Проба на излом - стр. 8
Я захлопнул папку и направился к Захер-Мазоху принимать имущество.
Оно сидело в процедурном кабинете – голое, скрюченное, дрожащее, зажав руки между тощими бедрами (как потом оказалось – обычная поза). Коротко и неумело обстриженное. Насквозь пропахшее карболкой.
Не купился на жалость. Жалость – последнее, что испытаешь перед тем, как зверек тебя уничтожит. Порукой тому – ведомственное кладбище. Каждому, кто там лежит, следует посмертно выносить выговор с занесением в личную карточку. За жалость и воспоследующие халатность и разгильдяйство.
Суть воспитания – воспитуй себя сам.
– Ознакомился? – поинтересовался Захер-Мазох с неизживным акцентом.
Необходимость приема парацельса и желательность привлечения «старшей сестры» для нивелировки расщепления сознания… Ага, как же! Обойдется без старшей сестры. А подругу я наметил. Стук, стук, стук, кто твой друг?
– Ознакомился, – отвечаю в тон.
– Последний пункт осмыслил?
– Угу. Только мы гипотез не измышляем и, тем более, ими не пользуемся. Вредно для оперативной работы, знаешь ли. Можно принимать имущество?
Захер-Мазох пододвигает мне опись:
– Принимай. Подопытный – подопытная, нужное подчеркнуть, одна штука.
– Постой-постой, – говорю, – товарищ Захер-Мазох, тело, как говорится, в наличии, душа тоже, вон, глаза лупают, а глаза – зеркало души, хотя мы, коммунисты, в поповские сказки и не верим.
– И напрасно, – бурчит товарищ Захер-Мазох.
– Бросьте ваши австрийские штучки, – стучу костяшкой по столу, – и подайте сюда все остальное, что полагается – трусы, майку, шапку-ушанку, валенки.
– У меня здесь не склад, – говорит Захер-Мазох. – Как привели, так и отдаю. Чужого не надо. У меня своих – целый букет.
Я много чего повидал на своем веку, но такого не видывал. И не надо меня убеждать, что все это лишь видимость, что под оболочкой детеныша рода человеческого скрывается зверек, и зверек весьма опасный, которому протяни палец, он и руку отхватит. Но ведь, рассуждая диалектически, вполне могло сложиться и так, что на их эволюционном месте могли оказаться мы. Почитайте хоть Ефремова, хоть Казанцева, а лучше – прогрессивных американских фантастов. Поэтому вежливость, как говорится в известной комедии, – лучшее орудие оперуполномоченного.

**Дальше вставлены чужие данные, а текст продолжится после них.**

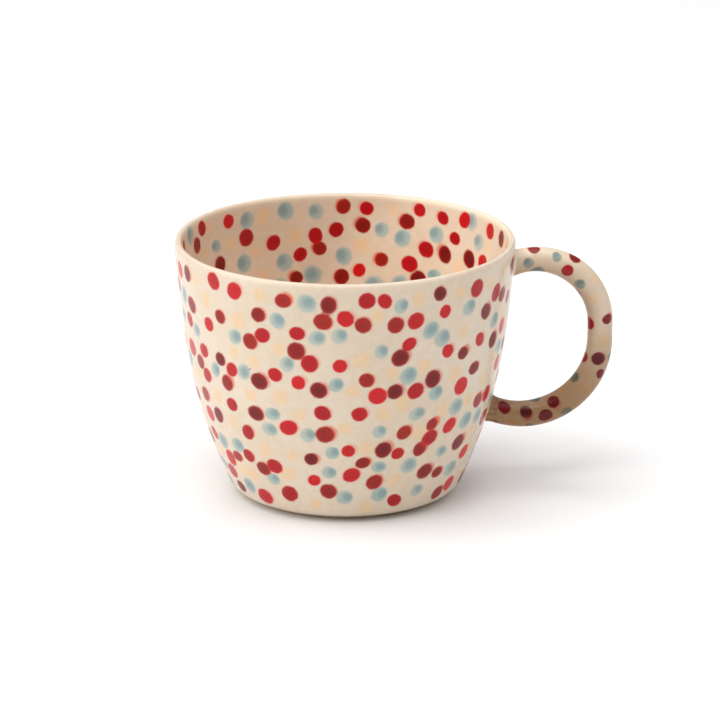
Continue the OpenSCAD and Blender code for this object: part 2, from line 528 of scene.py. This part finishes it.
def painted_spots(skin, row, size):
    """A whole skin of spots: a row first, then the rest by the area of the skin."""
    count = len(row) + int(skin.area * spots_per_square_mm)
    return dealt(skin, spread(row, skin, count), size)


on_outside = OnCup(even(outside(0), 1)[::-1], 6.0, 7.0)
on_inside = OnCup(even(inside(0), 1), 5.0, 1.0)
on_bar = OnBar()
outer_spots = painted_spots(on_outside, on_outside.first_row(40), cup_spot_radius)
inner_spots = painted_spots(on_inside, on_inside.first_row(38), cup_spot_radius)
bar_spots = painted_spots(on_bar, on_bar.fresh(1), bar_spot_radius)
for place_name, spots in (("outside", outer_spots), ("inside", inner_spots), ("handle", bar_spots)):
    assert np.isfinite(spots["one"]).all() and np.isfinite(spots["two"]).all()
    print(place_name, dict(zip(colours, np.bincount(spots["colour"], minlength=4).tolist())))
print("spots:", [len(spots["at"]) for spots in (outer_spots, inner_spots, bar_spots)])

# %% [markdown]
# ## Painting by distance
# Each point of a coat stores how far it is from the nearest dab of each colour, counted in radii of
# that dab: 0 at its middle, 1 at its edge. The material turns those numbers into paint, so that one
# number gives both a crisp red edge and a soft blue one.

# %% Store the distances on the meshes
def dab_distance(points, spots, which, centre, grow):
    """Distance to the nearest dab in dab radii, and that dab's tone.

    The oval distance to every dab is found at once, and the least is kept.
    """
    pick = spots["colour"] == which
    c = spots[centre][pick].astype(np.float32)
    one, two = spots["one"][pick].astype(np.float32), spots["two"][pick].astype(np.float32)
    off = points[:, None, :] - c[None]
    a = np.einsum("pdk,dk->pd", off, one) / (grow * spots["wide"][pick]).astype(np.float32)
    b = np.einsum("pdk,dk->pd", off, two) / (grow * spots["high"][pick]).astype(np.float32)
    n = np.einsum("pdk,dk->pd", off, np.cross(one, two)) / np.float32(5)
    q = np.sqrt(a * a + b * b + n * n)
    nearest = np.argmin(q, axis=1)
    return np.minimum(q[np.arange(len(q)), nearest], 4), spots["tone"][pick][nearest]


def paint(piece, spots):
    """Writes one distance for each kind of dab, and the tone of the nearest spot, on every point."""
    mesh = piece.data
    points = np.empty(len(mesh.vertices) * 3, np.float32)
    mesh.vertices.foreach_get("co", points)
    points = points.reshape(-1, 3) / np.float32(mm)
    tone, near = np.zeros(len(points)), np.full(len(points), 9.0)
    for which, colour in enumerate(colours):
        for layer, centre, grow in (("", "at", 1.0), ("_second", "second", 0.98)):
            q, t = dab_distance(points, spots, which, centre, grow)
            number = mesh.attributes.new(colour + layer, "FLOAT", "POINT")
            number.data.foreach_set("value", q.astype(np.float32))
            tone, near = np.where(q < near, t, tone), np.minimum(q, near)
    mesh.attributes.new("tone", "FLOAT", "POINT").data.foreach_set("value", tone.astype(np.float32))
    print(piece.name, "painted;", round(100 * float(np.mean(near < 1))), "% under paint")


for piece, spots in ((glaze_outside, outer_spots), (glaze_inside, inner_spots), (handle_bar, bar_spots)):
    paint(piece, spots)


def handle_shade():
    """How much painted shade each point of the bar gets, where the cup shades it.

    It is most on the side that faces the cup, and more so near the upper joint.
    """
    facing_cup = (1 - np.cos(bar_u)) / 2
    shade_amount = 0.62 * facing_cup**1.6 + 0.55 * np.exp(-(bar_s - start) / 6) * facing_cup
    return np.concatenate([np.clip(shade_amount, 0, 1).ravel(), [0, 0]]).astype(np.float32)


# The handle's painted shade, where the cup and the upper bar shade it, is stored on its points.
handle_mesh.attributes.new("handle_shade", "FLOAT", "POINT").data.foreach_set("value", handle_shade())
print("glaze pools on", round(100 * float(np.mean(handle_shade() > 0.3))), "% of the handle")

# %% [markdown]
# ## Materials
# Stoneware's clear glaze is a smooth, shiny skin over matt clay. The clay's colour drifts a little,
# has a few iron specks, and the skin has the faint ripple of a glaze that ran before it set.

# %% Small helpers for node materials
def new_material(name):
    """A material with its node tree, its shader and its object coordinates."""
    material = bpy.data.materials.new(name)
    material.use_nodes = True
    tree = material.node_tree
    shader = tree.nodes["Principled BSDF"]
    return material, tree, shader, tree.nodes.new("ShaderNodeTexCoord").outputs["Object"]


def feed(tree, socket, value):
    """Links a socket to another node's output, or sets its plain value."""
    if isinstance(value, bpy.types.NodeSocket):
        tree.links.new(value, socket)
    else:
        socket.default_value = value


def noise(tree, where, scale, detail=3.0):
    """A cloudy number from 0 to 1 that changes over about 1 / scale metres."""
    node = tree.nodes.new("ShaderNodeTexNoise")
    tree.links.new(where, node.inputs["Vector"])
    node.inputs["Scale"].default_value = scale
    node.inputs["Detail"].default_value = detail
    return node.outputs["Fac"]


def sums(tree, kind, a, b, c=0.0):
    """One sum of numbers, such as ADD, MULTIPLY or MULTIPLY_ADD."""
    node = tree.nodes.new("ShaderNodeMath")
    node.operation = kind
    for socket, value in zip(node.inputs, (a, b, c)):
        feed(tree, socket, value)
    return node.outputs[0]


def ramp(tree, value, low, high, to_low=0.0, to_high=1.0):
    """Maps a number from low..high to to_low..to_high with soft ends."""
    node = tree.nodes.new("ShaderNodeMapRange")
    node.interpolation_type = "SMOOTHSTEP"
    ends = {"Value": value, "From Min": low, "From Max": high, "To Min": to_low, "To Max": to_high}
    for name, v in ends.items():
        feed(tree, node.inputs[name], v)
    return node.outputs["Result"]


def blend_colour(tree, amount, under, over, kind="MIX"):
    """One colour laid over another by amount."""
    node = tree.nodes.new("ShaderNodeMix")
    node.data_type, node.blend_type = "RGBA", kind
    for name, v in (("Factor_Float", amount), ("A_Color", under), ("B_Color", over)):
        feed(tree, next(i for i in node.inputs if i.identifier == name), v)
    return next(o for o in node.outputs if o.identifier == "Result_Color")


def stored(tree, name):
    """A number stored on the mesh's points."""
    node = tree.nodes.new("ShaderNodeAttribute")
    node.attribute_name = name
    return node.outputs["Fac"]


def bump(tree, shader, height, depth, strength=1.0):
    """Makes a height into a bump that is depth metres deep."""
    node = tree.nodes.new("ShaderNodeBump")
    node.inputs["Distance"].default_value = depth
    node.inputs["Strength"].default_value = strength
    tree.links.new(height, node.inputs["Height"])
    tree.links.new(node.outputs["Normal"], shader.inputs["Normal"])


def rgb(r, g, b):
    """A colour as it looks on a screen, from 0 to 255, turned into light."""
    c = np.array([r, g, b]) / 255
    return (*np.where(c <= 0.04045, c / 12.92, ((c + 0.055) / 1.055) ** 2.4), 1.0)


# %% [markdown]
# The cream under the spots drifts between two close tones. Specks come from a cell pattern: each
# cell has a random middle, and only the rare cell whose noise is high gets a speck.

# %% The clay and glaze colours
def cream(tree, where, bounce_warmth=0.0):
    """Cream clay seen through clear glaze, with soft clouds and a few dark specks.

    Bounce warmth tints it towards warm tan: painted warm bounce light, as in the shade inside the cup and on
    the handle and slip.
    """
    clouds = ramp(tree, noise(tree, where, 28.0, 4.0), 0.3, 0.7)
    base = blend_colour(tree, clouds, rgb(228, 211, 190), rgb(222, 202, 178))
    fine = ramp(tree, noise(tree, where, 420.0, 2.0), 0.35, 0.75, 0.0, 0.35)
    base = blend_colour(tree, fine, base, rgb(234, 219, 200))
    # Painted warm bounce light.
    base = blend_colour(tree, bounce_warmth, base, rgb(222, 184, 136))
    cells = tree.nodes.new("ShaderNodeTexVoronoi")
    cells.inputs["Scale"].default_value = 95.0
    tree.links.new(where, cells.inputs["Vector"])
    close = ramp(tree, cells.outputs["Distance"], 0.018, 0.035, 1.0, 0.0)
    lot = tree.nodes.new("ShaderNodeSeparateColor")
    tree.links.new(cells.outputs["Color"], lot.inputs["Color"])
    rare = ramp(tree, lot.outputs["Red"], 0.90, 0.92)
    return blend_colour(tree, sums(tree, "MULTIPLY", close, rare), base, rgb(96, 70, 52))


def glossy(tree, shader, where):
    """A clear glaze: a smooth coat over a satin body, both slightly uneven."""
    feed(tree, shader.inputs["Roughness"], ramp(tree, noise(tree, where, 60.0, 3.0), 0.3, 0.7, 0.24, 0.34))
    shader.inputs["IOR"].default_value = 1.32
    shader.inputs["Coat Weight"].default_value = 0.14
    shader.inputs["Coat Roughness"].default_value = 0.08
    ripple = sums(tree, "MULTIPLY_ADD", noise(tree, where, 900.0, 2.0), 0.12, noise(tree, where, 150.0, 2.0))
    bump(tree, shader, ripple, 0.00012, 0.5)


plain_glaze, tree, shader, where = new_material("plain_glaze")
feed(tree, shader.inputs["Base Color"], cream(tree, where))
glossy(tree, shader, where)

# %% The spotted glaze
def dab(tree, name, rough_edge, sharp_in, sharp_out):
    """How much of a dab's paint covers a point.

    It is full inside sharp_in and none outside sharp_out, with an uneven edge.
    """
    q = sums(tree, "ADD", stored(tree, name), rough_edge)
    return ramp(tree, q, sharp_in, sharp_out, 1.0, 0.0)


def with_handle_shade(tree, where, colour):
    """Painted shade: browner low on the handle, and on the side of the bar that faces the cup."""
    height = tree.nodes.new("ShaderNodeSeparateXYZ")
    tree.links.new(where, height.inputs["Vector"])
    # Painted shade, darker towards the bottom of the handle.
    amount = ramp(tree, height.outputs["Z"], 0.022, 0.066, 0.97, 0.0)
    amount = sums(tree, "MAXIMUM", amount, stored(tree, "handle_shade"))
    return blend_colour(tree, amount, colour, rgb(176, 150, 120), "MULTIPLY")


def spotted(name, bounce_warmth, deep=1.0):
    """Spotted clay under clear glaze. Deep below 1 darkens the paint, as painted shade.

    Each layer of paint is laid over the last: peach, blue, maroon, then red.
    """
    material, tree, shader, where = new_material(name)
    rough_edge = sums(tree, "MULTIPLY_ADD", noise(tree, where, 700.0, 2.0), 0.16, -0.08)
    tone = stored(tree, "tone")

    # Deep darkens the paint as painted shade.
    def hue(r, g, b):
        return rgb(r * deep, g * deep, b * deep)

    def laid(under, amount, colour, share=1.0):
        return blend_colour(tree, sums(tree, "MULTIPLY", amount, share), under, colour)

    def paint_of(which, sharp_in, sharp_out):
        return dab(tree, which, rough_edge, sharp_in, sharp_out)

    paint = laid(cream(tree, where, bounce_warmth), paint_of("peach", 0.55, 1.2), rgb(240, 198, 144), 0.52)
    blue_wash = paint_of("blue", 0.76, 1.17)
    paint = laid(paint, blue_wash, hue(164, 184, 178), ramp(tree, tone, 0, 1, 0.72, 0.97))
    blue_heart = sums(tree, "MULTIPLY", paint_of("blue_second", 0.25, 0.95), blue_wash)
    paint = laid(paint, blue_heart, hue(114, 144, 150), 0.62)
    halo = blend_colour(tree, tone, rgb(228, 110, 66), rgb(206, 62, 44))
    paint = laid(paint, paint_of("maroon_second", 0.62, 1.16), halo, ramp(tree, tone, 0, 1, 0.95, 0.6))
    brown = blend_colour(tree, tone, hue(176, 32, 16), hue(136, 12, 12))
    paint = laid(paint, paint_of("maroon", 0.8, 1.07), brown)
    heart_share = ramp(tree, tone, 0.1, 0.9, 0.25, 0.85)
    paint = laid(paint, paint_of("maroon", 0.35, 0.98), hue(104, 4, 8), heart_share)
    paint = laid(paint, paint_of("red_second", 0.66, 1.08), rgb(230, 84, 62), 0.34)
    red = blend_colour(tree, tone, hue(210, 16, 24), hue(176, 4, 16))
    paint = laid(paint, paint_of("red", 0.82, 1.07), red)
    paint = laid(paint, paint_of("red", 0.3, 0.95), hue(158, 0, 12), ramp(tree, tone, 0.0, 0.9, 0.1, 0.6))
    # The handle gets painted shade: browner low down and on the side that faces the cup.
    if name == "spotted_handle_shaded":
        paint = with_handle_shade(tree, where, paint)
    feed(tree, shader.inputs["Base Color"], paint)
    glossy(tree, shader, where)
    return material


spotted_glaze = spotted("spotted_glaze", 0.0)
# The inside of the cup gets painted warm bounce light.
spotted_inside_bounce = spotted("spotted_inside_bounce", 0.14)
# The handle's paint is darkened to 0.84 as painted shade.
spotted_handle_shaded = spotted("spotted_handle_shaded", 0.12, 0.84)

# %% The bare clay, the clay under the glaze and the slip
bare_clay, tree, shader, where = new_material("bare_clay")
grit = noise(tree, where, 1400.0, 4.0)
warm_patches = ramp(tree, noise(tree, where, 90.0, 3.0), 0.3, 0.7)
warm = blend_colour(tree, warm_patches, rgb(214, 192, 160), rgb(190, 164, 130))
dark_grit = ramp(tree, grit, 0.5, 0.8, 0.0, 0.6)
feed(tree, shader.inputs["Base Color"], blend_colour(tree, dark_grit, warm, rgb(150, 122, 92)))
feed(tree, shader.inputs["Roughness"], ramp(tree, grit, 0.2, 0.8, 0.72, 0.92))
bump(tree, shader, grit, 0.00015, 0.7)

wiped_slip_painted_light, tree, shader, where = new_material("wiped_slip_painted_light")
# The brown streaks along the slip are a painted reflection of the cup in the glossy glaze. The slip also gets
# painted warm bounce light and the handle's painted shade.
streaks = tree.nodes.new("ShaderNodeMapping")
streaks.inputs["Scale"].default_value = (90, 900, 900)
tree.links.new(where, streaks.inputs["Vector"])
lines = ramp(tree, noise(tree, streaks.outputs["Vector"], 1.0, 2.0), 0.3, 0.75, 0.0, 0.6)
reflection_streaks = blend_colour(tree, lines, cream(tree, where, 0.3), rgb(168, 132, 92))
feed(tree, shader.inputs["Base Color"], with_handle_shade(tree, where, reflection_streaks))
glossy(tree, shader, where)

finishes = (
    (clay_cup, bare_clay), (foot_ring, bare_clay),
    (glaze_outside, spotted_glaze), (glaze_inside, spotted_inside_bounce), (glaze_base, plain_glaze),
    (handle_bar, spotted_handle_shaded), (slip_upper, plain_glaze), (slip_lower, wiped_slip_painted_light))
for piece, material in finishes:
    piece.data.materials.append(material)
print("materials:", [m.name for m in bpy.data.materials])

Примерно в таком вот аспекте я и выложил австрияку плененному все, что думал о политике партии и народа в отношении воспитуемых и воспытуемых. Но австрияк не лыком шит. Нацистская закалка. Я бы таких к стенке, но Спецкомитет ценными специалистами не разбрасывается. Не мне обсуждать. Гуманизмом его не разжалобишь, хотя партийной дисциплиной, если не уточнять какого рода партию имеешь в виду, – вполне можно призвать к порядку.